1. Hey, why not have bubble baptisms?

2. Hey, instead of gettin all gussied up once a week (for some only on Easter and Mother’s Day), why not look our best every day and wear our Birthday Suits?

3. Hey, why not admit that eternity, by its very definition, is already going on and instead of fretting about where we're going to spend it, give some creative thought to how we're going to spend it?

4. Hey, instead of sending ten percent of our money to a bunch of strangers, why not invest it in making ourselves a bunch stranger?

5. Hey, why not have our special Christmas program tonight? I'm as jolly an old elf as you're likely to find, anyway. Lively and quick too.

6. Hey, why not liven up the altar call with a little Irish Folk Dancing?

7. Hey, why not supplement the saints with statues of Honor Blackman and Tom Robbins? Or—and I like this even better—each of us can be a living icon. Lord knows we've earned it.

8. Hey, instead of putting on airs, why don't we take off on Sammy? “Who can take a rainbow, wrap it in a sigh, soak it in the sun and make a groovy lemon pie? The Candy Man, The Candy Man Can....” *

9. Hey, why not seriously pursue Dave Gardner's idea that every night’s a Saturday night and every day’s a Sunday?

10. Hey, instead of sending out missionaries fostering limitations, why not send out permissionaries facilitating liberation?

11. Hey, instead of giving me that old time religion (we already have so much of that we had to rent a storage locker), how about giving me a full-body massage and a free snowcone?

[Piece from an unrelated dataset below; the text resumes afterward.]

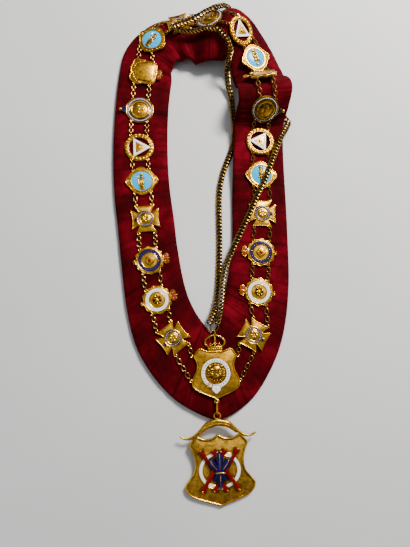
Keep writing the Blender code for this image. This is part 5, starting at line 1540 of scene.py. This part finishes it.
def device_shells():
    """The three charges on the hanging shield, each with its CAD node's name."""
    centre = PENDANT_HEIGHT * 0.50
    half = DEVICE_WIDTH / 2
    low = PENDANT_PLATE - SEAT
    step = DEVICE_LAYER + GAP
    first = PENDANT_PLATE + GAP + DEVICE_LAYER
    outer, inner = half * 0.92, half * 0.72
    ring = [
        moulding("white", (outer + inner) / 2, (outer - inner) / 2, low, first - low - EDGE, (0, 0), 72),
        moulding("gilt", outer - 0.0003, 0.0004, low, first - low, (0, 0), 72),
        moulding("gilt", inner + 0.0003, 0.0004, low, first - low, (0, 0), 72),
    ]
    oval = Matrix.Translation((0, centre, 0)) @ Matrix.Diagonal((RING_STRETCH, 1, 1, 1))
    fret = []
    for side in (-1, 1):
        top = first + step - (EDGE if side < 0 else 0)
        for shift in (-0.30, 0.30):
            ends = [((end * 0.62 * side + shift) * half, centre + end * 0.98 * half) for end in (-1, 1)]
            fret += bordered("red", bar_outline(*ends, half * BATON_SHARE), low, top)
            fret += [boss("gilt", place, 0.0012, top - EDGE, 0.0006, sides=10) for place in ends]
    top = first + 2 * step
    outline = [(x, centre + y) for x, y in mirrored(LILY, DEVICE_WIDTH, half)]
    lily = bordered("blue", outline, low, top)
    lily.append(boss("gilt", (0, centre - 0.11 * half), (0.0054, 0.0012), top - EDGE, 0.0008, sides=14))
    veins = [[(0, 0.05), (0, 0.80)], [(0, -0.25), (0, -0.78)]]
    veins += [[(side * x, y) for x, y in ((0.16, 0.06), (0.36, 0.30), (0.44, 0.46))] for side in (1, -1)]
    for vein in veins:
        lily.append(rod("gilt", [(x * half, centre + y * half, top - EDGE) for x, y in vein], 0.0005))
    return {"pendant_ring": moved(ring, oval), "pendant_fret": fret, "pendant_lily": lily}


# ---- Velvet ----


def cloth_profile():
    """The band's cross-section, closed and evenly refined."""
    places = [index / CLOTH_ROUND for index in range(len(PROFILE) * CLOTH_ROUND)]
    columns = [[min(max(cubic(column, place), 0.0), 1.0) for place in places] for column in zip(*PROFILE)]
    return list(zip(*columns))


def crease_table():
    """Creases across the band: place, middle, half length, slant, width and depth."""
    chance = random.Random(CREASE_SEED)
    made = []
    for index in range(CREASES):
        place = (index + chance.uniform(-0.3, 0.3)) * len(SECTIONS) / CREASES
        middle = chance.choice((0.0, 0.15, 0.85, 1.0, 0.5))
        shape = [chance.uniform(*limits) for limits in ((0.12, 0.55), (-0.16, 0.16), (0.045, 0.10))]
        made.append((place, middle, *shape, chance.uniform(0.15, 1.0) ** 1.5))
    return made


def crease_depth(creases, place, share):
    """How deep the cloth is creased at a place."""
    count = len(SECTIONS)
    total = 0.0
    for middle_place, middle, half, slant, width, depth in creases:
        off = (place - middle_place - slant * (share - middle) + count / 2) % count - count / 2
        if abs(off) > 3 * width:
            continue
        fade = max(1 - ((share - middle) / half) ** 2, 0.0)
        total += depth * fade * math.exp(-((off / width) ** 2))
    return min(total, 1.2)


def simulate_padding(obj):
    """Swells the band as stuffed cloth, and keeps each point near where it started."""
    rest = [vertex.co.copy() for vertex in obj.data.vertices]
    cloth = obj.modifiers.new("Cloth", "CLOTH")
    cloth.settings.quality = 4
    cloth.settings.use_pressure = True
    cloth.settings.uniform_pressure_force = CLOTH_PRESSURE
    cloth.settings.effector_weights.gravity = 0
    cloth.settings.tension_stiffness = 25
    cloth.settings.bending_stiffness = 0.3
    scene = bpy.context.scene
    for step in range(1, CLOTH_FRAMES + 1):
        scene.frame_set(step)
    graph = bpy.context.evaluated_depsgraph_get()
    mesh = bpy.data.meshes.new_from_object(obj.evaluated_get(graph))
    moved_to = [vertex.co.copy() for vertex in mesh.vertices]
    bpy.data.meshes.remove(mesh)
    obj.modifiers.clear()
    scene.frame_set(1)
    for vertex, start, end in zip(obj.data.vertices, rest, moved_to):
        way = end - start
        far = way.length
        if far > 1e-9:
            vertex.co = start + way * (CLOTH_CAP * math.tanh(far / CLOTH_CAP) / far)


def make_velvet(looks, shift):
    """The padded velvet band: simulated, creased across and subdivided."""
    profile = cloth_profile()
    count, steps = len(profile), len(SECTIONS) * CLOTH_STEPS
    obj, spots = band_object("velvet_band", profile, CLOTH_STEPS, CLOTH_NARROW, CLOTH_SLIM)
    simulate_padding(obj)
    creases = crease_table()
    for vertex, (place, across, height) in zip(obj.data.vertices, spots):
        upper = min(max((height - 0.3) / 0.5, 0.0), 1.0)
        if upper > 0:
            depth = crease_depth(creases, place, across) * CREASE_DEPTH * upper
            vertex.co -= pad_direction(place, across) * depth
        vertex.co.z = max(vertex.co.z, GAP / 3)
    band = obj.data.uv_layers.new(name="Band")
    for face in obj.data.polygons:
        first = face.index // count
        for corner in face.loop_indices:
            row, column = divmod(obj.data.loops[corner].vertex_index, count)
            row = row + steps if row < first else row
            band.data[corner].uv = (row / CLOTH_STEPS * BAND_STEP, profile[column][0] * BAND_WIDTH)
    obj.data.transform(shift)
    obj.data.materials.append(looks["velvet"])
    obj.data.shade_smooth()
    smooth = obj.modifiers.new("Subdivision", "SUBSURF")
    smooth.levels = smooth.render_levels = 1
    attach(obj, "root")
    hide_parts("velvet_collar")


# ---- Scene ----


def add_light(name, place, aim, size, power, colour):
    """A soft square light that faces a point."""
    data = bpy.data.lights.new(name, "AREA")
    data.shape = "SQUARE"
    data.size = size
    data.energy = power
    data.color = colour
    light = bpy.data.objects.new(name, data)
    light.location = place
    light.rotation_euler = (Vector(aim) - Vector(place)).to_track_quat("-Z", "Y").to_euler()
    bpy.context.scene.collection.objects.link(light)


def make_stage(shift):
    """The floor, the lights and the camera."""
    corners = [(x * FLOOR_REACH, y * FLOOR_REACH, 0) for x, y in ((-1, -1), (1, -1), (1, 1), (-1, 1))]
    floor = add_object("floor", corners, [(0, 1, 2, 3)])
    floor.data.materials.append(floor_material())
    add_light("key_light", (0.55, 0.80, 0.95), (0, 0, 0), 0.36, 38.0, (1.0, 0.97, 0.93))
    add_light("fill_light", (-0.9, -0.5, 1.2), (0, 0, 0), 1.2, 4.0, (0.93, 0.96, 1.0))
    world = bpy.data.worlds.new("Room")
    world.use_nodes = True
    tree = world.node_tree
    way = tree.nodes.new("ShaderNodeTexCoord").outputs["Generated"]
    slope = add_node(tree, "ShaderNodeVectorMath")
    slope.operation = "DOT_PRODUCT"
    tree.links.new(way, slope.inputs[0])
    slope.inputs[1].default_value = ROOM_LIGHT_SIDE
    walls = add_ramp(tree, slope.outputs["Value"], ROOM_STOPS)
    tree.links.new(walls, tree.nodes["Background"].inputs["Color"])
    tree.nodes["Background"].inputs["Strength"].default_value = ROOM_STRENGTH
    bpy.context.scene.world = world
    data = bpy.data.cameras.new("camera")
    data.lens = CAMERA_LENS
    data.sensor_width = 36.0
    data.sensor_fit = "AUTO"
    data.clip_start = 0.01
    camera = bpy.data.objects.new("camera", data)
    camera.location = shift @ Vector(CAMERA_PLACE)
    camera.rotation_euler = [math.radians(angle) for angle in CAMERA_TURN]
    bpy.context.scene.collection.objects.link(camera)
    bpy.context.scene.camera = camera


def design_shift(collar):
    """How the design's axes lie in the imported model."""
    low = Vector([min(vertex.co[axis] for vertex in collar.data.vertices) for axis in range(3)])
    return Matrix.Translation(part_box("velvet_collar")[0] - low)


def surface_tree(meshes):
    """A search tree over meshes, each with the matrix that moves it."""
    vertices, faces = [], []
    for mesh, matrix in meshes:
        first = len(vertices)
        vertices += [matrix @ vertex.co for vertex in mesh.vertices]
        faces += [[first + index for index in face.vertices] for face in mesh.polygons]
    return BVHTree.FromPolygons(vertices, faces)


def dress():
    """Makes every piece."""
    looks = make_materials()
    collar, _ = band_object("rough_collar", PROFILE, STEPS_PER_SECTION)
    shift = design_shift(collar)
    cloth = [(collar.data, Matrix.Identity(4))]
    tree = surface_tree(cloth)
    packed = [node.data for name, node in frame["nodes"].items() if name.startswith("plaque_")]
    draped = surface_tree(cloth + [(mesh, shift.inverted()) for mesh in packed])
    bpy.data.objects.remove(collar, do_unlink=True)

    make_stage(shift)
    make_velvet(looks, shift)
    frames = plaque_frames(tree)
    shield_frame = drop_frame(SHIELD_TIP, SHIELD_BACK)
    shield_eyes = shield_eye_points(shield_frame)
    reaches = [KINDS[kind][1] for kind, _, _ in PLAQUES]
    starts = [eye_points(place, reach, -1) for place, reach in zip(frames, reaches)] + [shield_eyes[:2]]
    for index, (kind, _, _) in enumerate(PLAQUES):
        place, beyond = frames[index], frames[min(index + 1, len(frames) - 1)]
        normal = (place.to_3x3().col[2] + beyond.to_3x3().col[2]).normalized()
        shells = moved(SHELLS[kind]() + eye_shells(reaches[index]), place)
        for start, end in zip(eye_points(place, reaches[index], 1), starts[index + 1]):
            shells += strand_shells(start, end, normal, tree)
        make_pieces(f"plaque_{index + 1:02d}_{kind}", shells, looks, shift)

    shells = moved(centre_shield_shells(), shield_frame)
    for start, end in zip((shield_eyes[3], shield_eyes[2]), starts[0]):
        shells += strand_shells(start, end, Vector((0, 0, 1)), tree)
    make_pieces("centre_shield", shells, looks, shift)

    flat, radius = ((0, 0, 0), (0, 1, 0), (1, 0, 0)), NECK_RING_RADIUS
    ring = link("brass", *flat, radius, radius, NECK_RING_WIRE, sides=40, wire_sides=12)
    ring_frame = neck_ring_frame()
    half = (LINK_FOOT - LINK_TOP) / 2
    upright = ((0, 0, 0), (0, 1, 0), (0, 0, 1))
    drop = link("gilt", *upright, half, LINK_CLEAR, DROP_LINK_WIRE, sides=32, wire_sides=12)
    hanging = pendant_frame()
    for node, shells, place in (
        ("centre_belt", belt_shells(), shield_frame),
        ("centre_mask", mask_shells(), shield_frame),
        ("neck_ring", [ring], ring_frame),
        ("neck_chain", curb_shells(chain_points(draped, ring_frame)), Matrix.Identity(4)),
        ("drop_link", [drop], drop_frame(LINK_TOP + half, LINK_HEIGHT)),
        ("pendant_shield", pendant_shells(), hanging),
        *[(node, shells, hanging) for node, shells in device_shells().items()],
    ):
        make_pieces(node, moved(shells, place), looks, shift)


dress()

My goal is to have these Eleven Really Good Suggestions posted in every government building. I want every American to memorize them, throw them away, and come up with their own.

Home Sunday School lesson topics:

If Oscar Wilde was right (and I think he was) when he said, “Every saint has a past and every sinner has a future,” then our paths should be crossing right!

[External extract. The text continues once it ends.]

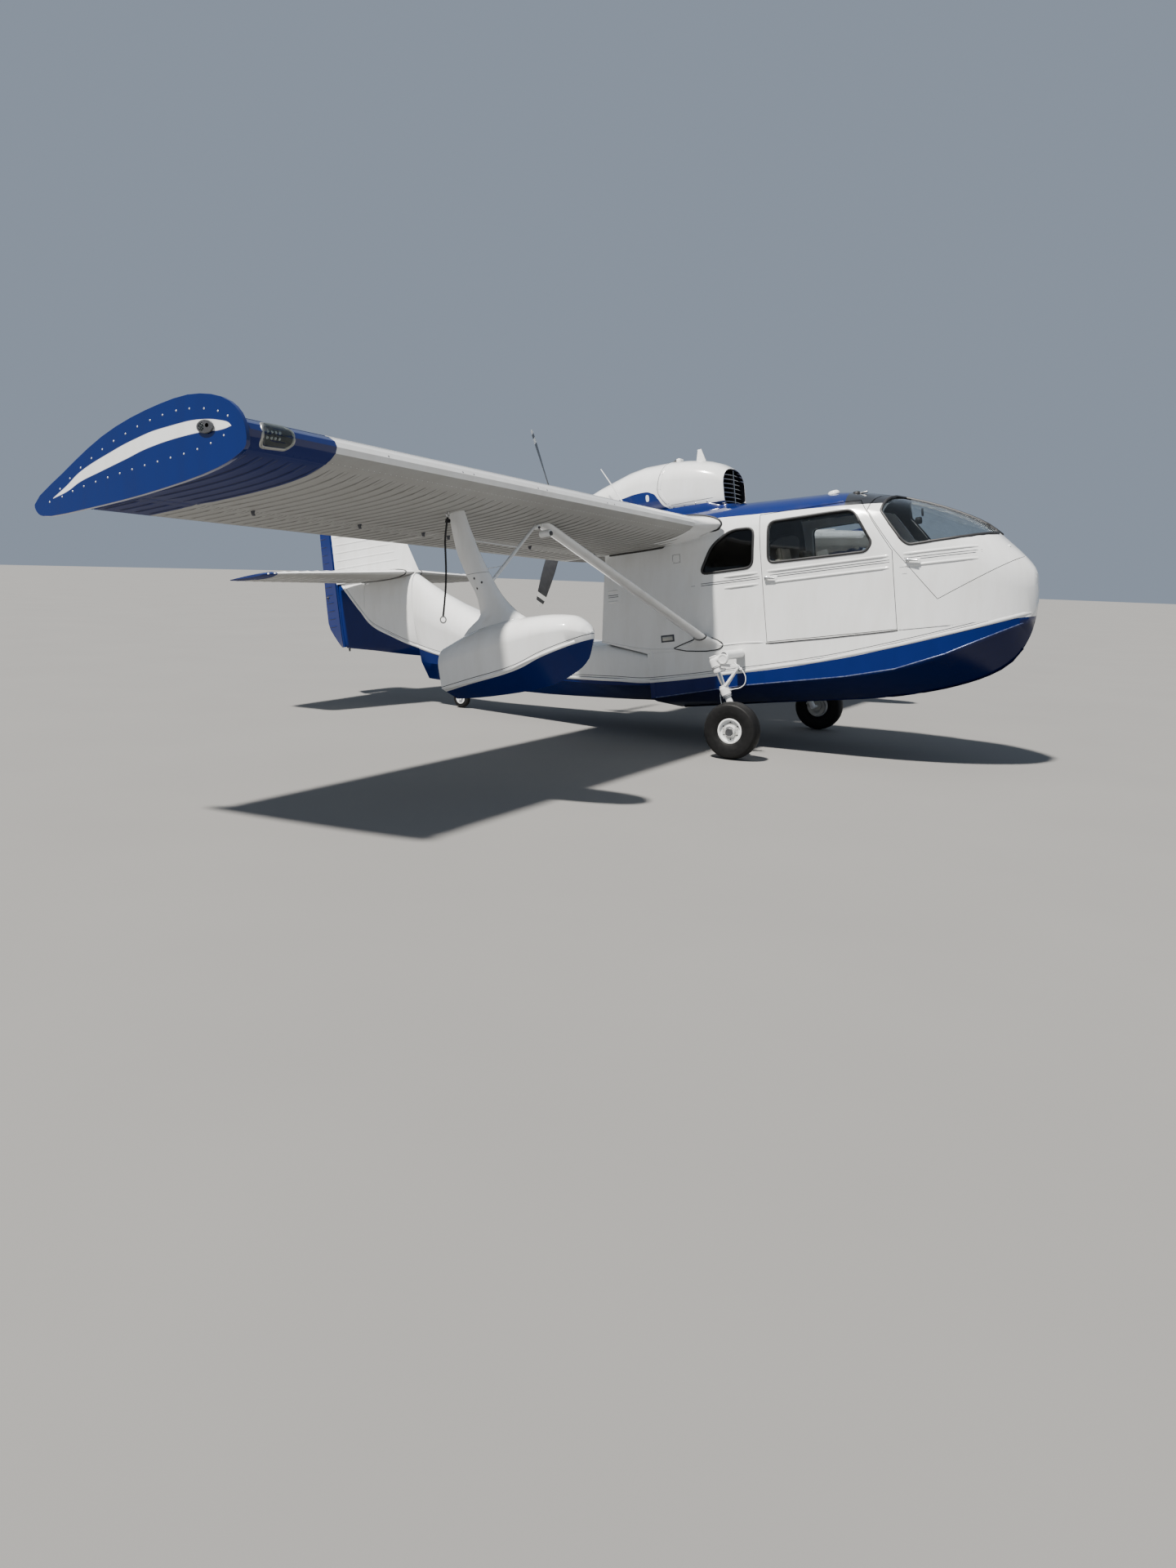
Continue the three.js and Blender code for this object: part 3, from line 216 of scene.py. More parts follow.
def smooth_route(points, count):
    """Points spaced evenly in parameter on a smooth curve through the given ones."""
    out = []
    last = len(points) - 1
    for k in range(count + 1):
        t = k / count * last
        i = min(int(t), last - 1)
        f = t - i
        p0, p1 = points[max(i - 1, 0)], points[i]
        p2, p3 = points[i + 1], points[min(i + 2, last)]
        out.append(0.5 * ((2 * p1) + (p2 - p0) * f + (2 * p0 - 5 * p1 + 4 * p2 - p3) * f * f
                          + (3 * p1 - p0 - 3 * p2 + p3) * f ** 3))
    return out


def tube(name, points, radius, sides=8, closed=False, radii=None):
    """A round bar bent through the points, made a mesh."""
    data = bpy.data.curves.new(name, "CURVE")
    data.dimensions = "3D"
    data.bevel_depth = radius
    data.bevel_resolution = max((sides - 4) // 2, 0)
    data.use_fill_caps = not closed
    spline = data.splines.new("POLY")
    spline.points.add(len(points) - 1)
    spline.use_cyclic_u = closed
    for i, point in enumerate(points):
        spline.points[i].co = (*point, 1)
        spline.points[i].radius = radii[i] if radii else 1
    select_only(new_object(name, data))
    bpy.ops.object.convert(target="MESH")
    shade_smooth(50)
    return bpy.context.object


def join(name, pieces):
    select_only(pieces[0])
    for piece in pieces[1:]:
        piece.select_set(True)
    if len(pieces) > 1:
        bpy.ops.object.join()
    whole = bpy.context.object
    whole.name = name
    whole.data.name = name
    return whole


def finish(piece, material, slot, body="airframe", *replaced):
    piece.data.materials.clear()
    piece.data.materials.append(material)
    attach(piece, body)
    if replaced:
        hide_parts(*replaced)
    return piece


rope_points = [level_point(x / 1000, y / 1000, z / 1000) for x, y, z in ROPE_ROUTE]
rope_line = smooth_route(rope_points, ROPE_STEPS)
strands = []
for strand in range(3):
    run = 0.0
    winding = []
    for i, point in enumerate(rope_line):
        run += (point - rope_line[max(i - 1, 0)]).length
        turn = 2 * math.pi * (run / ROPE_LAY + strand / 3)
        offset = ROPE_RADIUS - STRAND_RADIUS + 0.0006
        winding.append(point + Vector((math.cos(turn), math.sin(turn), 0)) * offset)
    strands.append(tube(f"strand_{strand}", winding, STRAND_RADIUS, 8))
rope = join("hanging_rope", strands)

rope_black = mottled("rope_fibre", (0.012, 0.012, 0.013), (0.006, 0.006, 0.007), (0.035, 0.035, 0.038),
                     0.85, (900, 2), bump=((900, 2), 0.0006, 0.8))
finish(rope, rope_black, "rope_black", "airframe", "tie_down_rope")

KNOT_SIZE = 0.0068
knot_centre = rope_points[0] + Vector((0, 0, -0.022))
knot_path = []
for k in range(60):
    t = 2 * math.pi * k / 60
    knot_path.append(knot_centre + KNOT_SIZE * Vector((
        0.8 * (math.sin(t) + 2 * math.sin(2 * t)), 0.8 * (math.cos(t) - 2 * math.cos(2 * t)),
        -1.3 * math.sin(3 * t))))
knot = finish(tube("rope_knot", knot_path, 0.0058, 8, closed=True), rope_black, "rope_black")

eye_low, eye_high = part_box("rope_eye")
eye_centre = (eye_low + eye_high) / 2
bpy.ops.object.select_all(action="DESELECT")
bpy.ops.mesh.primitive_torus_add(major_segments=40, minor_segments=12, major_radius=0.02,
                                 minor_radius=0.0048, location=(0, 0, 0),
                                 rotation=(math.radians(90), 0, math.radians(30)))
eye = bpy.context.object
eye.name = "pale_rope_eye"
bpy.ops.object.transform_apply(location=True, rotation=True, scale=True)
eye.data.transform(Matrix.Diagonal((1, 1, 1.12, 1)))
eye.data.transform(Matrix.Translation(eye_centre))
shade_smooth(60)
rope_pale = mottled("pale_nylon", (0.72, 0.71, 0.66), (0.62, 0.6, 0.54), (0.8, 0.79, 0.75), 0.45, (140, 3))
finish(eye, rope_pale, "rope_pale", "airframe", "rope_eye")

# Hull: a riveted aluminium boat in three lengths, gloss white above a blue planing bottom. A white
# rub moulding and two fine dark lines follow the colour's edge from the bow to the tail.
WHITE = (0.82, 0.83, 0.83)
BLUE = (0.0028, 0.013, 0.105)
LINE_DARK = (0.05, 0.055, 0.07)
COLOUR_EDGE = ((-5.75, 2.42), (-5.62, 2.268), (-5.33, 1.915), (-5.12, 1.684), (-4.82, 1.532),
               (-4.50, 1.389), (-4.15, 1.268), (-3.7, 1.15), (-3.27, 1.04), (-2.28, 0.87),
               (-1.97, 0.835), (-1.48, 0.783), (-1.02, 0.738), (-0.2, 0.756), (0.727, 0.802),
               (1.416, 0.878), (2.04, 0.97), (2.417, 1.035), (2.6, 1.075))
FINE_LINES = (0.034, 0.053)
FINE_LINE_HALF = 0.0032


def new_group(name, inputs, outputs):
    group = bpy.data.node_groups.new(name, "ShaderNodeTree")
    for socket, kind, value in inputs:
        made = group.interface.new_socket(name=socket, in_out="INPUT", socket_type=kind)
        made.default_value = value
    for socket, kind in outputs:
        group.interface.new_socket(name=socket, in_out="OUTPUT", socket_type=kind)
    return group, group.nodes.new("NodeGroupInput"), group.nodes.new("NodeGroupOutput")


def use_group(tree, group, **values):
    node = tree.nodes.new("ShaderNodeGroup")
    node.node_tree = group
    for name, value in values.items():
        plug(tree, node.inputs[name.replace("_", " ")], value)
    return node.outputs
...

In his beautiful book, God’s Trombones, James Weldon Johnson tells of an old-time preacher who announces, “Brothers and sisters, this morning—I intend to explain the unexplainable—find out the undefinable—ponder over the imponderable—and unscrew the inscrutable.”
That’s pretty much what I have in mind, but let us furthermore boldly attempt to eff the ineffable.

(You’ll need your Carnac hat for this one.) A cow, Toledo, moley, and smoke: Which is the holiest?

“Money” by Pink Floyd or “Money (That’s What I Want)” by The Beatles: Which one makes the best offertory music?

When we sing “Amazing Grace” to the tune of “The Yellow Rose of Texas,” why does the mood change?